As such, there seems to be little interest in forcing a change in the way congress works. Voters were only interested in electing politicians who might not be tempted by a system of governance that breeds temptation.

Democracy in the US – if it is on the menu at all — is served up by special interests.

Nothing in yesterday’s vote gives me any hope the system will be transformed in the slightest.

Voters were complacent with a system driven by hard-nosed and self-centered lobbyists. What they are intolerant of are lobbyists who are individually rewarded for their efforts.

Corporate lobbying is OK, even necessary they say, but for God’s sake don’t parade the spoils of your efforts on late night television.

Voters were looking for new faces who had not yet been tarnished by a rapidly failing system. Their hope — in fact their only option — was to replace a congressional majority of Republicans with like-minded Democrats.

The system will continue to fail — albeit slower now, for a period of time.

They will be given a reasonable period of grace in which to find a “face saving” way to stop killing Middle Eastern women and children while all the time laying claim to their vast oil reserves.

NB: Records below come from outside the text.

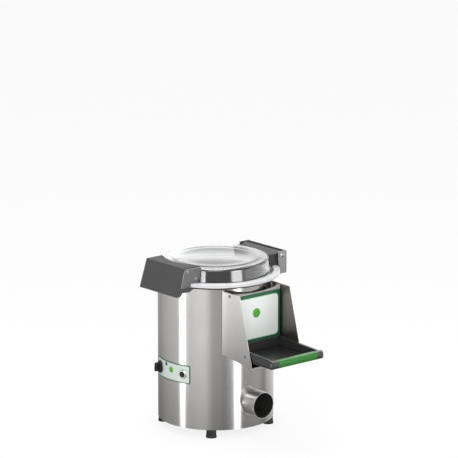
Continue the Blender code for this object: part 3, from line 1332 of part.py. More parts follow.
def lid_handle():
    half = HANDLE_HALF_WIDTH
    step_level = HANDLE_BOTTOM + HANDLE_STEP
    outline = [
        (-HANDLE_INNER, HANDLE_TOP),
        (-HANDLE_TOP_OUTER, HANDLE_TOP),
        (-HANDLE_BOTTOM_OUTER, HANDLE_BOTTOM),
        (-HANDLE_SKIRT_OUTER, HANDLE_BOTTOM),
        (HANDLE_STEP - HANDLE_SKIRT_OUTER, step_level),
        (-HANDLE_SKIRT_INNER, step_level),
        (-HANDLE_INNER, RING_TOP),
    ]
    cover = prism("handle_cover", outline, -half, half, GREY_PLASTIC, "XZ")
    top = HANDLE_TOP - HANDLE_WALL
    floor = HANDLE_BOTTOM - OVERRUN
    outline = [
        (handle_wall(top, HANDLE_WALL), top),
        (handle_wall(floor, HANDLE_WALL), floor),
        (OVERRUN - HANDLE_INNER, floor),
        (OVERRUN - HANDLE_INNER, top),
    ]
    inner = half - HANDLE_WALL
    room = prism("cover_room", outline, -inner, inner, None, "XZ")
    drum_cut = drum_cutter("cover_drum_cut", HANDLE_DRUM_GAP, floor, RING_TOP)
    cut(cover, room, lid_clearance("cover_lid_cut"), drum_cut)

    made = [cover]
    near = half + GAP
    far = near + CHEEK_SHEET
    outline = [
        (-HANDLE_INNER, CHEEK_TOP),
        (-CHEEK_TOP_OUTER, CHEEK_TOP),
        (-CHEEK_BOTTOM_OUTER, CHEEK_BOTTOM),
        (-HANDLE_INNER, CHEEK_BOTTOM),
    ]
    for name, side in (("front", -1), ("back", 1)):
        edges = sorted((side * near, side * far))
        cheek = prism(f"handle_cheek_{name}", outline, edges[0], edges[1], BRACKET_GREY, "XZ")
        for index, (reach, rise) in enumerate(CHEEK_SCREWS):
            frame = along((0, side, 0), (-reach, 0, DRUM_HEIGHT + rise))
            seat = near + CHEEK_SHEET / 2
            top = far + CHEEK_SCREW_HEIGHT
            title = f"cheek_screw_{name}_{index}"
            join(cheek, rod(title, CHEEK_SCREW_RADIUS, seat, top, None, SMALL_STEPS, frame))
        cut(cheek, lid_clearance(f"cheek_lid_cut_{name}"))
        made.append(cheek)

    low = SENSOR_LEVEL + SENSOR_SIZE[1] / 4
    high = SENSOR_LEVEL + SENSOR_SIZE[1]
    depth = HANDLE_WALL + GAP
    outline = [
        (handle_wall(high, depth), high),
        (handle_wall(low, depth), low),
        (-MAGNET_REACH, low),
        (-MAGNET_REACH, high),
    ]
    half = SENSOR_SIZE[0] / 2
    magnet = prism("safety_magnet", outline, SENSOR_Y - half, SENSOR_Y + half, BLACK_PLASTIC, "XZ")
    low_corner = (-SENSOR_REACH, SENSOR_Y - half, SENSOR_LEVEL)
    sensor = block("lid_sensor", low_corner, (-DRUM_RADIUS / 2, SENSOR_Y + half, high), BLACK_PLASTIC)
    cut(sensor, drum_cutter("sensor_drum_cut", GAP, SENSOR_LEVEL - OVERRUN, high + OVERRUN))
    return made + [magnet]


def rim_seal():
    inside = DRUM_INNER - GAP
    outside = DRUM_RADIUS + GAP
    low = DRUM_HEIGHT - SEAL_LEG
    outline = [
        (inside - SEAL_COVER, low),
        (inside, low),
        (inside, DRUM_HEIGHT + GAP),
        (outside, DRUM_HEIGHT + GAP),
        (outside, low),
        (outside + SEAL_COVER, low),
        (outside + SEAL_COVER, SEAL_TOP),
        (inside - SEAL_COVER, SEAL_TOP),
    ]
    return turned("rim_seal", outline, RUBBER, DRUM_STEPS)


base_plate()
feet()
drum_shell()
chamber()
bearing_unit()
spindle()
motor_unit()
electrics()
control_panel()
outlet()
hood()
door()
rim_seal()
lid_parts = [lid_ring(), lid_dome(), hinge()]
axis_empty("lid_axis", (HINGE_X, 0, HINGE_LEVEL), lid_parts + lid_handle())
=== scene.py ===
# Bench-top potato peeler, dressed for the studio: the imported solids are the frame,
# and each section below finishes one piece of it in the order it is put together.
import json
import math

import bmesh
import bpy
from mathutils import Matrix, Vector

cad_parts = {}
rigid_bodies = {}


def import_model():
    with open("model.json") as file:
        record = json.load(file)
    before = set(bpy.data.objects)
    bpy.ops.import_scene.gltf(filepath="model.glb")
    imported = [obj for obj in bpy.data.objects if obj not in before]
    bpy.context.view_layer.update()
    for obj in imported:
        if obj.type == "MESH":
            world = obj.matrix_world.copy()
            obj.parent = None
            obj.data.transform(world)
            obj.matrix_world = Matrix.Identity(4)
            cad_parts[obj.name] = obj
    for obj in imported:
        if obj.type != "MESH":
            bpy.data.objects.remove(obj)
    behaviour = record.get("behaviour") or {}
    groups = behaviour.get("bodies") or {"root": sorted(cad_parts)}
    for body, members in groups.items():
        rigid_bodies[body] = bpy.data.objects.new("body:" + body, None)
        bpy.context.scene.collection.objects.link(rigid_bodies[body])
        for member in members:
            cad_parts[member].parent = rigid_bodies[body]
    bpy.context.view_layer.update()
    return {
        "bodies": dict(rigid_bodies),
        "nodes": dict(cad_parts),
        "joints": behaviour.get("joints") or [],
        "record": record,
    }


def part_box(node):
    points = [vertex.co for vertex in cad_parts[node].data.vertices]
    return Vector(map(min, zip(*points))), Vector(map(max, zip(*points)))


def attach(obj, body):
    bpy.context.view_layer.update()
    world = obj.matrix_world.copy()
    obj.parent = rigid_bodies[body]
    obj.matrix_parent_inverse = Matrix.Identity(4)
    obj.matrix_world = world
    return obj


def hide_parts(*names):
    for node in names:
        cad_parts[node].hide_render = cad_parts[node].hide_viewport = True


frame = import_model()
solids = frame["nodes"]
mm = 0.001


# Studio: a pale floor under a white surround. The surround has the light and dark panels
# whose reflections run down the drum, and three soft lamps light everything that isn't metal.
def feed(socket, source):
    """Give a socket a plain value, or join another node's output to it."""
    if isinstance(source, bpy.types.NodeSocket):
        socket.id_data.links.new(source, socket)
    else:
        socket.default_value = source


def set_values(node, values):
    for name, value in values.items():
        feed(node.inputs[name], value)
    return node


def shader_of(material):
    return material.node_tree.nodes["Principled BSDF"]


def fresh_material(name):
    """A new finish, with its nodes and its shader."""
    made = bpy.data.materials.new(name)
    made.use_nodes = True
    return made, made.node_tree, shader_of(made)


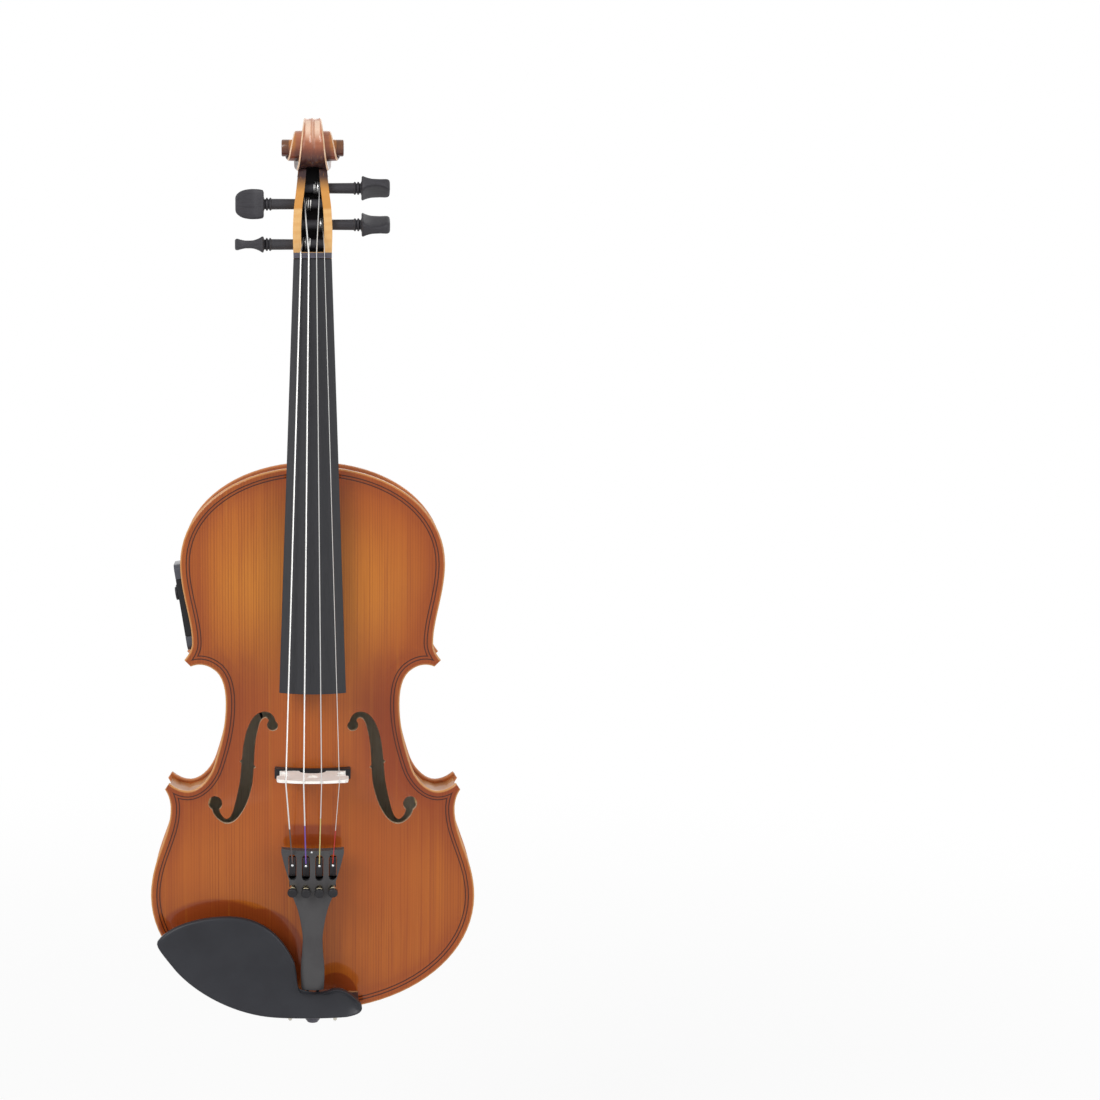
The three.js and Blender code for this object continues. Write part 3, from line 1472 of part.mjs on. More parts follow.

Between now and the 2008 presidential election this new body of politicians will be given great latitude to tackle global warming and air pollution and alternates to Middle Eastern oil dependence.

But they will not be mandated to enact legislation that in any way crimps the lavish living of middle-America.

Voters in this election were asking for the impossible and that’s exactly what they got.

They wanted to continue to grow and to consume and to invade without risk to either economic stability or national security. This, of course, is impossible, a dream, which cannot be fulfilled, one that is utterly unimaginable.

Americans have once again – as they have always done – voted for the myth of economic democracy.

They have voted for lavish individual freedom without the risk of global and planetary instability.

Americans did not anticipate the destruction of the twin towers (or Pearl Harbour). They also did not expect that the technology to which they credited their affluence would eventually turn on them.

They did not anticipate the automobile — and the unyielding freedoms it provides and the unending system of highways it demands — to strangle and gridlock them in the very end.

But it has.

What it has given us here in Canada is a road map through territory we should not want to travel.

Yesterday’s election in the US is a splash of cold water in our face.

If we continue to wade into the quagmire of Afghanistan while looking for a graceful, face-saving way out; if we ignore the Kyoto protocol while searching for an industry-friendly way to freshen our air, clean our water; and if we continue to allow our national self-righteousness to be impregnated by unchecked globalization we will face a time and a place mirrored by our neighbours to the south.

It is unrealistic at best, insane for sure, to be willing to travel the same road the US has taken believing somehow we will not reach the same destination.